La serie dei cosiddetti flexible benefits è ampia, comprendendo, oltre quelli già richiamati introdotti dalle leggi di stabilità 2016 e 2017, voci che vanno dalle specificazioni degli interventi di utilità sociale ex art. 100(quali, lingue, informatica, rette asilo, scuola in genere borse di studio, Università, spese sanitarie, baby sitter, viaggi, teatro), ai servizi di trasporto collettivo, senza voler esaurire alcuna casistica.

         E da ribadire, ancora, come con la legge di stabilità 2016 sia avvenuta l’estensione ai familiari indicati nell’art. 12 del Tuir, alle condizioni ivi riportate, dell’erogazione dei servizi di educazione e istruzione anche in età prescolare, compresi i servizi integrativi e di mensa connessi, nonché per la frequenza di ludoteche e di centri estivi e invernali e per borse di studio.

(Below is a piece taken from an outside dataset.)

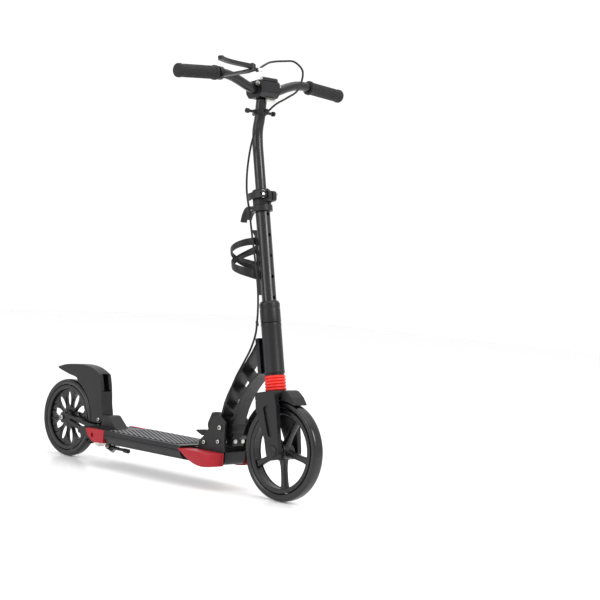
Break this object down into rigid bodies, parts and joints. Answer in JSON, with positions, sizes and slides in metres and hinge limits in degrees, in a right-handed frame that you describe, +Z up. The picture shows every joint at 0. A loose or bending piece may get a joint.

Grazie alla stessa legge, analoga estensione vale anche per le non autosufficienze.   

          Un restyling all’art 51 è intervenuto anche ad opera della legge di bilancio 2018 n° 205/2017 nel secondo comma, lett.d-bis in materia di abbonamenti per trasporto pubblico locale, regionale e interregionale a favore sia dei dipendenti che dei familiari con redditi bassi.

           Nell’ambito del complesso ordinamento all’esame, che ruota intorno all’art. 51 più volte rivisitato dalle leggi di stabilità 2016/2017, in funzione, come già detto, della promozione della produttività e del welfare aziendale, l’art. 100 Tuir attiene più propriamente al reddito di impresa, dal quale gli oneri di utilità sociale prima richiamati (educazione, istruzione, ricreazione, assistenza sociale e culto) sono deducibili al 100%. La deducibilità è pari, invece, al 5 per mille nell’ipotesi di prestazioni volontarie da parte del datore di lavoro, non già, quindi, nel rispetto di specifici obblighi negoziali da appositi accordi ovvero sulla base di regolamento aziendale.